--- Start of Data for the task ---
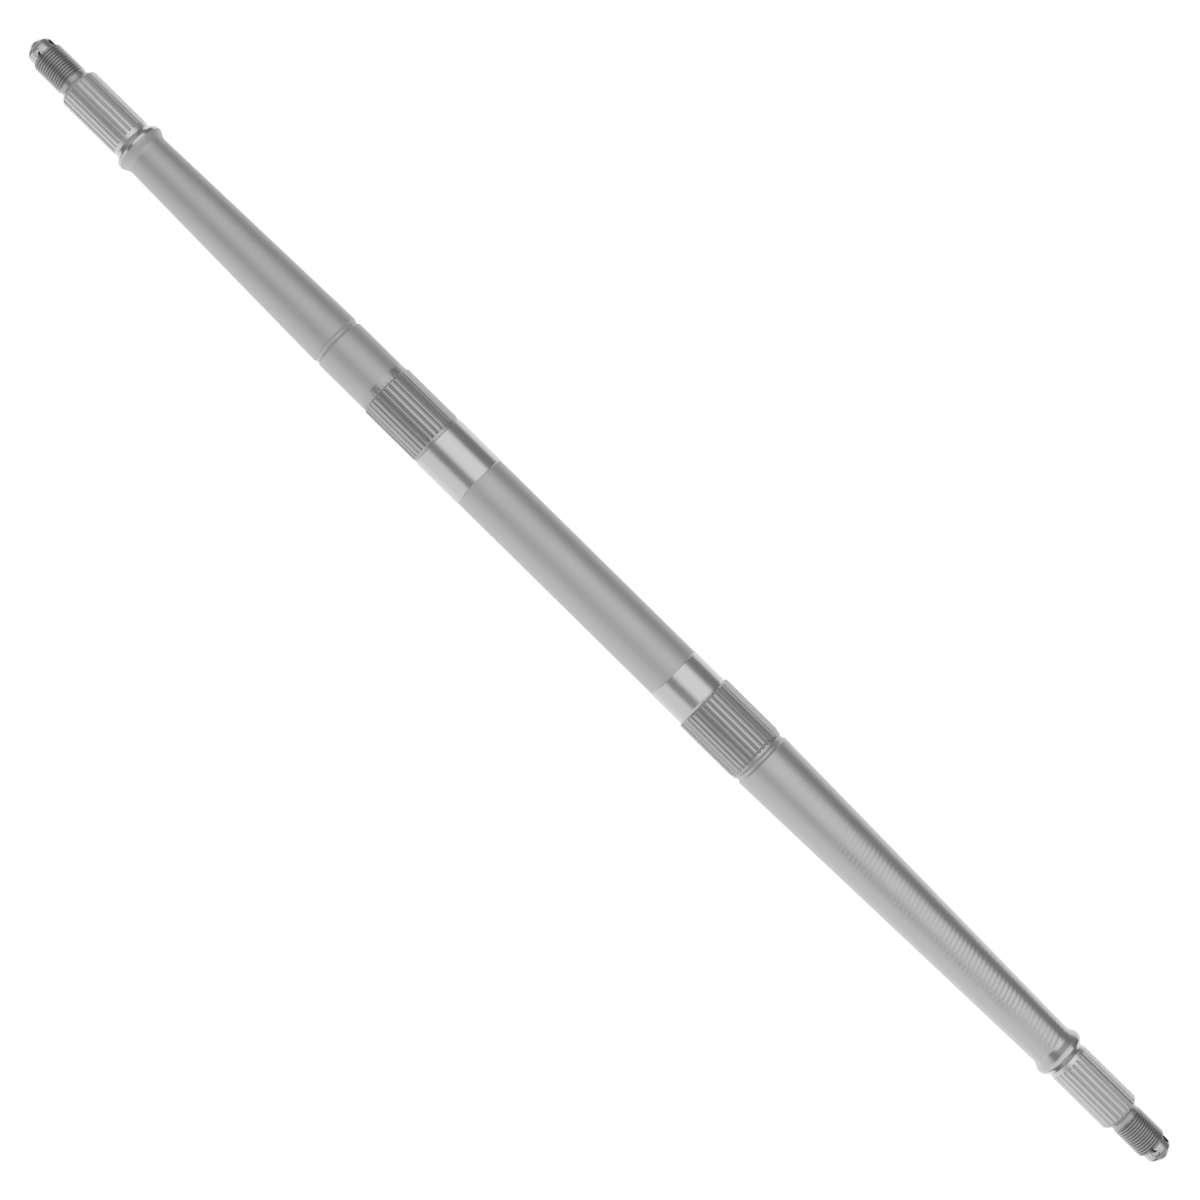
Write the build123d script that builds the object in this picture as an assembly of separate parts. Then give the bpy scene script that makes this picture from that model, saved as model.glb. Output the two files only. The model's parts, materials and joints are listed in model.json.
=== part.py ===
from build123d import *

import math
import os

# Rear axle shaft of a small four-wheeled vehicle. One bar of alloy steel, forged and turned to its
# outline, with its splines and threads rolled, its two bearing seats ground, and its ends cross-drilled.
# The axis is X, with the brake side at -X and the sprocket side at +X. The origin is at mid-length.

# ---- Driving dimensions, in millimetres and degrees ----

# Both ends are alike. Lengths run inwards from the end face.
tip_diameter = 15.0
tip_length = 8.2
tip_face_diameter = 6.8
tip_crown_diameter = 14.0
tip_crown_length = 2.6
tip_dome_length = 3.6

thread_diameter = 18.0
thread_length = 19.6
thread_lead_in = 1.2
thread_run_out = 0.6
neck_diameter = 16.8
neck_length = 2.6

end_spline_diameter = 23.1
end_spline_length = 38.5
end_spline_chamfer = 2.5
end_spline_teeth = 23
hub_neck_diameter = 22.3
hub_neck_length = 3.3

collar_diameter = 28.4
collar_front_length = 3.3
collar_width = 2.7
collar_back_length = 3.8
collar_back_fillet = 5.0

taper_small_diameter = 24.2

# Middle, from the brake side to the sprocket side.
brake_taper_length = 137.4
brake_land_diameter = 30.1
brake_land_length = 33.9

brake_spline_diameter = 31.6
brake_spline_length = 35.3
brake_spline_chamfer = 0.6
brake_spline_teeth = 31

journal_diameter = 32.0
journal_chamfer = 0.3
brake_journal_length = 30.1
sprocket_journal_length = 20.4
brake_relief_diameter = 31.0
brake_relief_width = 2.6
sprocket_relief_diameter = 31.5
sprocket_relief_width = 0.9

middle_diameter = 31.4
middle_length = 141.5

sprocket_spline_diameter = 34.1
sprocket_spline_length = 38.3
sprocket_spline_chamfer = 1.1
sprocket_spline_teeth = 34
toothless_land_diameter = 33.3
toothless_land_length = 1.9
toothless_land_slope = 1.0

sprocket_taper_length = 211.5
sprocket_taper_large_diameter = 33.5

# Grooves for the retaining rings, one beside each hub spline, with sloped walls.
ring_groove_width = 3.6
ring_groove_depth = 0.85
ring_groove_wall = 1.0

# Spline form, shared by the four splines: involute flanks, about 26 teeth to the inch of pitch diameter.
pressure_angle = 30.0
spline_addendum = 0.47
spline_tooth_depth = 1.1
spline_gap_width = 1.65

# Slope at which the gaps run out at their closed ends, and the square end of one that runs out in the open.
spline_end_slope = 45.0
brake_spline_start_slope = 9.0
open_end_slope = 90.0

# How far each rolled spline is turned about the axis, from the shaft's top.
brake_end_spline_turn = 0.0
brake_spline_turn = 0.2
sprocket_spline_turn = 2.6
sprocket_end_spline_turn = -2.0

# Two crossed holes for a split pin in each tip.
pin_hole_diameter = 4.6
pin_hole_from_end = 6.3
pin_hole_turn = 17.0
pin_hole_crossing = 90.0

# Centre-drilled hole in each end face, which the bar was turned and ground on.
centre_pilot_diameter = 2.0
centre_mouth_diameter = 4.2
centre_cone_angle = 60.0
centre_hole_depth = 3.3

# Room by which a cutter stands out past the metal that it removes.
cutter_overrun = 0.6

# ---- Places along the axis ----

end_length = (
    tip_length
    + thread_length
    + neck_length
    + end_spline_length
    + hub_neck_length
    + collar_front_length
    + collar_width
    + collar_back_length
)
middle_lengths = (
    brake_taper_length,
    ring_groove_width,
    brake_land_length,
    brake_spline_length,
    brake_relief_width,
    brake_journal_length,
    middle_length,
    sprocket_journal_length,
    sprocket_relief_width,
    sprocket_spline_length,
    toothless_land_length,
    ring_groove_width,
    sprocket_taper_length,
)
overall_length = 2 * end_length + sum(middle_lengths)

brake_taper_x = end_length - overall_length / 2
brake_groove_x = brake_taper_x + brake_taper_length
brake_land_x = brake_groove_x + ring_groove_width
brake_spline_x = brake_land_x + brake_land_length
brake_relief_x = brake_spline_x + brake_spline_length
brake_journal_x = brake_relief_x + brake_relief_width
middle_x = brake_journal_x + brake_journal_length
sprocket_journal_x = middle_x + middle_length
sprocket_relief_x = sprocket_journal_x + sprocket_journal_length
sprocket_spline_x = sprocket_relief_x + sprocket_relief_width
toothless_land_x = sprocket_spline_x + sprocket_spline_length
sprocket_groove_x = toothless_land_x + toothless_land_length
sprocket_taper_x = sprocket_groove_x + ring_groove_width


# ---- Turned outline: corners as (place along X, radius from the axis, rounding of the corner) ----


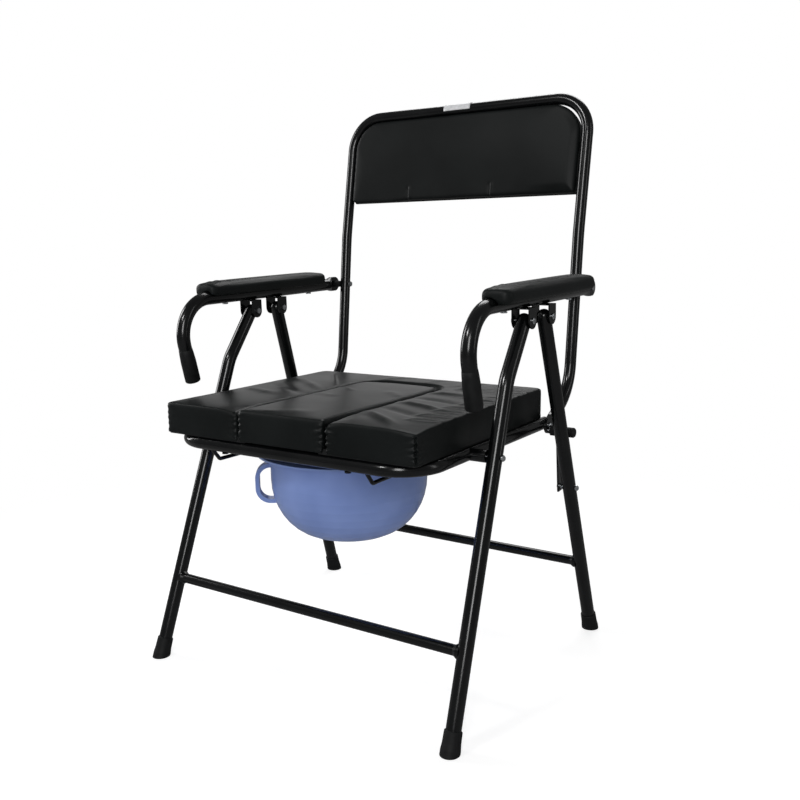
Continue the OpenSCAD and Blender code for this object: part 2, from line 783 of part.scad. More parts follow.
module centre_cushion() {
    color(vinyl_black) translate([0, 0, centre_base_z]) difference() {
        linear_extrude(cushion_top - centre_base_z)
            slot_outline(centre_w / 2, cushion_front_y, centre_rear_y, centre_r);
        translate([0, 0, -1]) linear_extrude(1 + centre_board_t + clear)
            slot_outline(centre_w / 2 - 8 + clear, cushion_front_y - 8 + clear, centre_rear_y - 8 + clear, centre_r - 8);
    }
}

centre_board_t = 5;

module centre_board() {
    color(plywood) translate([0, 0, centre_base_z]) linear_extrude(centre_board_t)
        slot_outline(centre_w / 2 - 8, cushion_front_y - 8, centre_rear_y - 8, centre_r - 8);
}

// ---- bucket --------------------------------------------------------------

band_r = bucket_r + 3;
band_h = 14;
bowl_r = bucket_r - bucket_floor_r;
bowl_top = bowl_r * 1.15;
bowl_steps = 10;

// half section of the bowl: flat floor, quarter round wall, upright side
function bowl_wall(floor_r, r, base, rise) = [for (i = [0 : bowl_steps])
    [floor_r + (r - floor_r) * sin(90 * i / bowl_steps), base + rise * (1 - cos(90 * i / bowl_steps))]];

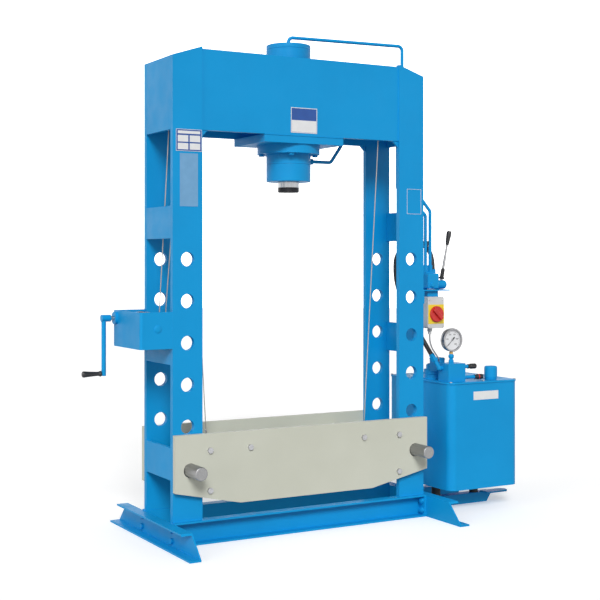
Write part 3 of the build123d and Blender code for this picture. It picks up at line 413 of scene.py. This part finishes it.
# oil tank: shell, lid and the lid's screws
tankLook = {"screwInset": 17.0, "screwRings": [(6.5, 0), (6.5, 3.2), (5.2, 4.4), (0.4, 4.4)]}
dressed("tank", 0.0, name="tankShell", angle=60.0)
dressed("tank_lid", 3.5, name="tankLid")
lidLow, lidHigh = boxOf("tank_lid")
lidTop = lidHigh[2]
leftX, frontY = lidLow[0] + tankLook["screwInset"], lidLow[1] + tankLook["screwInset"]
rightX, backY = lidHigh[0] - tankLook["screwInset"], lidHigh[1] - tankLook["screwInset"]
middleX, middleY = (leftX + rightX) / 2, (frontY + backY) // 2
screws = []
firstScrew = turned(tankLook["screwRings"], (0, 0, 0), sides=6, edge=0.4)  # copied, then deleted
for x in (leftX, middleX, rightX):
    for y in (frontY, backY):
        screws.append(shifted(firstScrew, x, y, lidTop))
for x in (leftX, rightX):
    screws.append(shifted(firstScrew, x, middleY, lidTop))
deselectAll()
firstScrew.select_set(True)
bpy.ops.object.delete()
settle(joined(screws), "tankScrews", "frame", "zinc")
print("tank done")

# blank plates where the press carries its signs
signLook = {
    "leftTextPlate": {"box": (-619, -534, 1456, 1684), "faceY": -159.0, "fill": plateSilver},
    "leftDataPlate": {
        "box": (-637, -516, 1693, 1787), "faceY": -159.0, "fill": plateNavy, "border": 1.6,
        "fields": [(-629, -524, 1768, 1780), (-629, -580, 1733, 1761), (-573, -524, 1733, 1761),
                   (-629, -580, 1700, 1727), (-573, -524, 1700, 1727)],
    },
    "headSign": {
        "box": (-72, 64, 1800, 1914), "faceY": -153.0, "fill": plateNavy, "border": 3.0,
        "fields": [(-68, 60, 1804, 1857)],
    },
    "tankBlankPlate": {"box": (916, 1068, 543, 584), "faceY": -205.0, "fill": plateWhite},
    "rightPictureFrame": {"box": (556, 637, 1444, 1563), "faceY": -159.0, "border": 1.4},
}
signStand = {"plate": 1.0, "field": 1.2, "side": 1.25, "edge": 1.3}  # how far each stands out


def signStrip(box, faceY, stand):
    return block((box[0], faceY - stand, box[2]), (box[1], faceY, box[3]), 0.0)


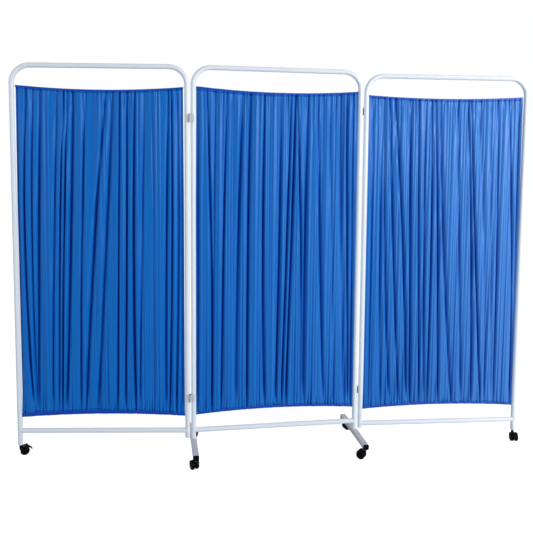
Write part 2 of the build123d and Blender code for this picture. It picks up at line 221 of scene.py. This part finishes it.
# Polyester powder coat on steel: a smooth skin with a soft shine and a faint orange peel. Metal flake turns
# it silver
def powderCoat(name, colour, roughness, flake=0):
    s = coatSettings
    material, tree = newMaterial(name)
    place = addNode(tree, "TexCoord").outputs["Object"]
    peel = addNode(tree, "TexNoise", {"Scale": 1 / s["peel"], "Detail": 1}, {"Vector": place})
    bump = addNode(
        tree, "Bump", {"Strength": s["peelStrength"], "Distance": s["peelHeight"]},
        {"Height": peel.outputs[0]},
    )
    patches = addNode(tree, "TexNoise", {"Scale": 1 / s["patch"], "Detail": 3}, {"Vector": place})
    smooth, rough = (roughness + change for change in s["glossRange"])
    gloss = addNode(tree, "MapRange", {"To Min": smooth, "To Max": rough}, {"Value": patches.outputs[0]})
    surface = addNode(
        tree, "BsdfPrincipled",
        {
            "Base Color": linearColour(colour),
            "Metallic": flake,
            "IOR": 1.5,
            "Specular IOR Level": s["reflection"],
        },
        {"Roughness": gloss.outputs[0], "Normal": bump.outputs[0]},
    )
    return finishMaterial(material, tree, surface)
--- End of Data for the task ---
Repeat the records above line by line, from the first line through the line that contains "neck_length = 2.6".

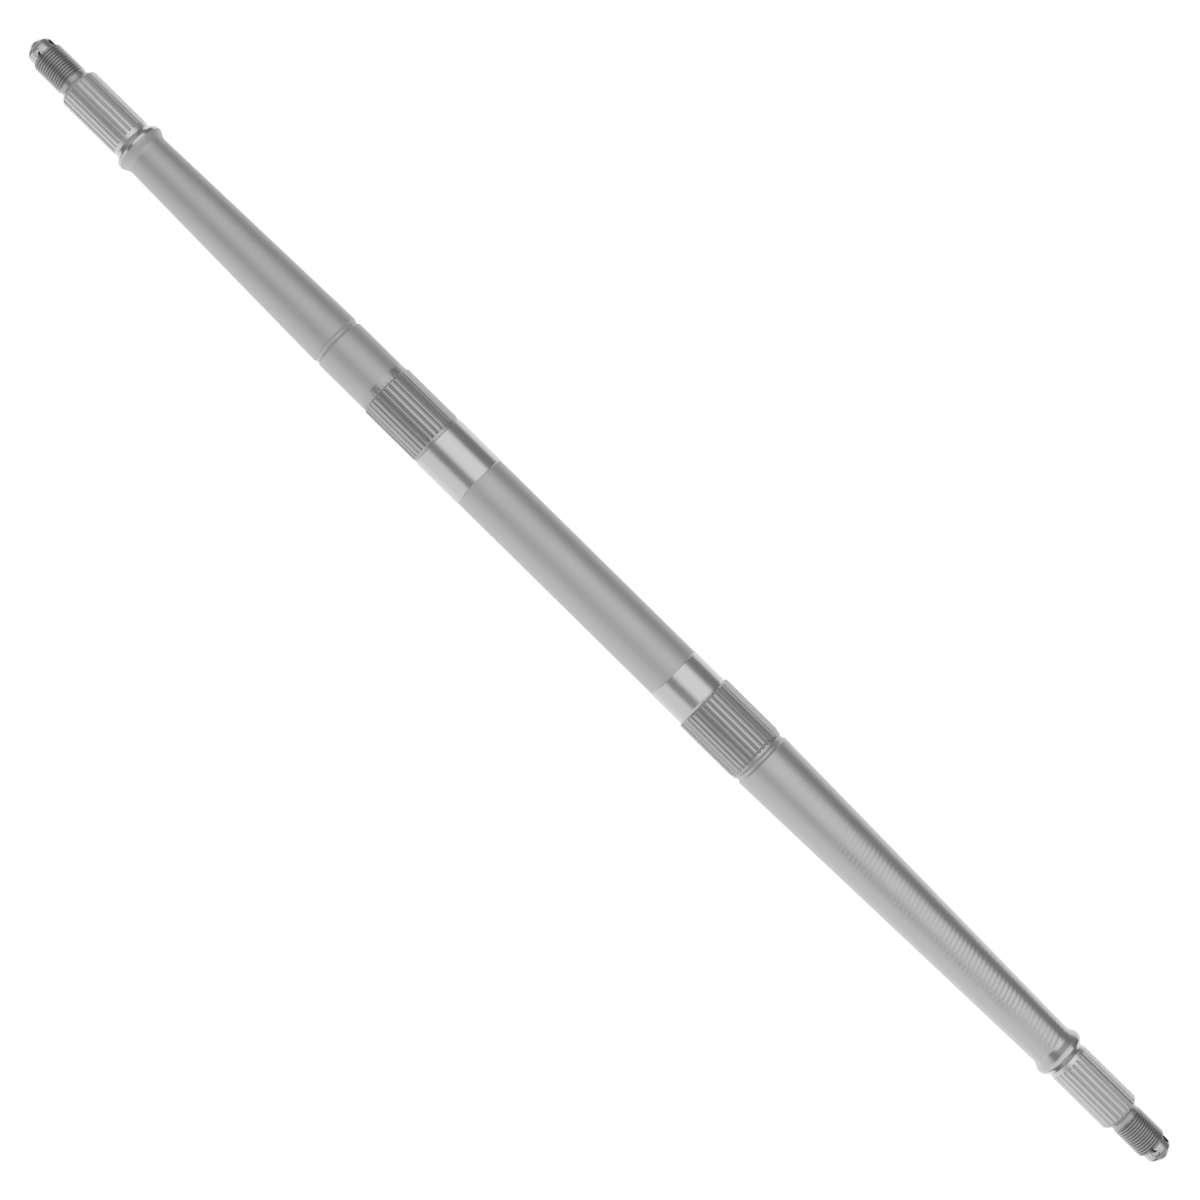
Write the build123d script that builds the object in this picture as an assembly of separate parts. Then give the bpy scene script that makes this picture from that model, saved as model.glb. Output the two files only. The model's parts, materials and joints are listed in model.json.
=== part.py ===
from build123d import *

import math
import os

# Rear axle shaft of a small four-wheeled vehicle. One bar of alloy steel, forged and turned to its
# outline, with its splines and threads rolled, its two bearing seats ground, and its ends cross-drilled.
# The axis is X, with the brake side at -X and the sprocket side at +X. The origin is at mid-length.

# ---- Driving dimensions, in millimetres and degrees ----

# Both ends are alike. Lengths run inwards from the end face.
tip_diameter = 15.0
tip_length = 8.2
tip_face_diameter = 6.8
tip_crown_diameter = 14.0
tip_crown_length = 2.6
tip_dome_length = 3.6

thread_diameter = 18.0
thread_length = 19.6
thread_lead_in = 1.2
thread_run_out = 0.6
neck_diameter = 16.8
neck_length = 2.6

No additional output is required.